1. Gap in network coverage, adoption and performance

According to Connect Europe, Europe lags significantly behind global leaders in coverage, speed and adoption of new technologies. In 2025, 5G coverage reached 94.9% of the population, below the US (98.4%), South Korea and Japan (99.9%) and China (96%). In 5G standalone (5G SA), the most advanced form of 5G coverage, the difference is even more pronounced: 63% of the population covered in Europe compared to 93% in China, 81% in the US and 75% in Japan, while only 43% of European mobile connections are 5G, compared to 73.4% in the US and 70.4% in China.

This gap persists despite considerable investment. European operators have paid more than €8 billion annually for licences over the last five years and more than €30 billion for 5G spectrum licences, totalling almost €50 billion in auctions since 2020.

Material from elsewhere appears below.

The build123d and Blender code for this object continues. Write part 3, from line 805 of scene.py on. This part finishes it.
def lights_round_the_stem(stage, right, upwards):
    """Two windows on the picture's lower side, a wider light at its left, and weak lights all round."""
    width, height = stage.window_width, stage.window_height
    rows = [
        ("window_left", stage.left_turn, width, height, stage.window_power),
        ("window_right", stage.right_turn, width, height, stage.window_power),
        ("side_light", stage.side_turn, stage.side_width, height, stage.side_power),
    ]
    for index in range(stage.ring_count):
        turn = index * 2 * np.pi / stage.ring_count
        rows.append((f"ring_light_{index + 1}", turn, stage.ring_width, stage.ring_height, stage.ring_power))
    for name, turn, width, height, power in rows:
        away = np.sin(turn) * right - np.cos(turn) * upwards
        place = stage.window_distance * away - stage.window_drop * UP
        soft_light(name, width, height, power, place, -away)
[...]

In fixed networks, by 2025, 77.2% of households will be covered by FTTH and 86.2% by gigabit-capable networks, but the average performance of these networks remains below global leaders in terms of download speed: 171 Mbit/s in Europe, compared to 289 Mbit/s in the US, 206 Mbit/s in China, 219 Mbit/s in Japan and 234 Mbit/s in South Korea.

2. Sustaining investment in a challenging financial environment

The second major challenge is investment. Despite technological demands, European operators are operating in a context of limited revenues. In 2024, investment in the sector fell by 2% to €64.6 billion, remaining below previous years. An alarming fact highlighted in the report is that, given the lack of greater investment capacity, an estimated 41.8 million Europeans will still not have access to FTTH networks in 2030.

The gap is even more evident in per capita terms: Europe invests €118 per inhabitant, well below the US (€217), Japan (€173) or South Korea (€151). Furthermore, GDP-adjusted ARPU (average revenue per user) remains stagnant, even below levels seen a decade ago. In 2024, mobile ARPU was €14.9 (-2.4% vs. 2023), compared to €26.1 in the US, €21.7 in South Korea, €21.3 in Japan and €18.3 in China.

3. Market fragmentation

The third challenge, which is more structural in nature, is the high fragmentation of the European market. According to Connect Europe, in the mobile sector, Europe has 44 operators with more than half a million subscribers, compared to only 8 in the US, 4 in China and Japan, and 3 in South Korea. In fixed networks (FTTH), the number also exceeds that of other regions: more than 70 operators with more than 500,000 properties connected to fibre, compared to 28 in the US, 6 in Japan, 5 in South Korea and 4 in China.

4. Adapting to technological evolution and convergence

Another challenge points to the unstoppable technological evolution towards convergence between technologies, providers and services. European operators are going beyond connectivity and expanding into the cloud to meet the growing demand for digital services. By 2025, they controlled 19% of European data centres (≈600 out of 3,177) and had deployed some 750 edge cloud nodes by the end of 2024.

Similarly, the report confirms an unstoppable trend that will increase pressure to accelerate the sector’s adaptation: data traffic continues to grow, reaching 1,104 exabytes on fixed networks in 2025 (vs. 989 in 2024) and 169 exabytes on mobile networks (vs. 149 in 2024). AI is expected to further drive this growth, with data centre interconnection traffic potentially increasing by up to 50% annually between 2025 and 2030, according to Connect Europe.

Pro-technology regulation for a more competitive and sovereign Europe

Europe has advanced networks, operators with global experience and a sophisticated digital market. The challenge is to leverage this foundation to drive growth and innovation. The sector fitness check highlights the need for pro-technology regulatory frameworks that encourage the scaling up of operators, which is key to strengthening their investment and strategic capacity in a context of growing demand for digital sovereignty.

The Digital Networks Act, the revision of the Merger Guidelines and the regulatory simplification, which should be more ambitious than that presented in the Digital Omnibus (including the withdrawal of the obsolete ePrivacy), could open the door to a Europe that is committed to transforming its infrastructure into cutting-edge technology platforms, strengthening Europe’s ability to scale its own technologies and boost its competitiveness.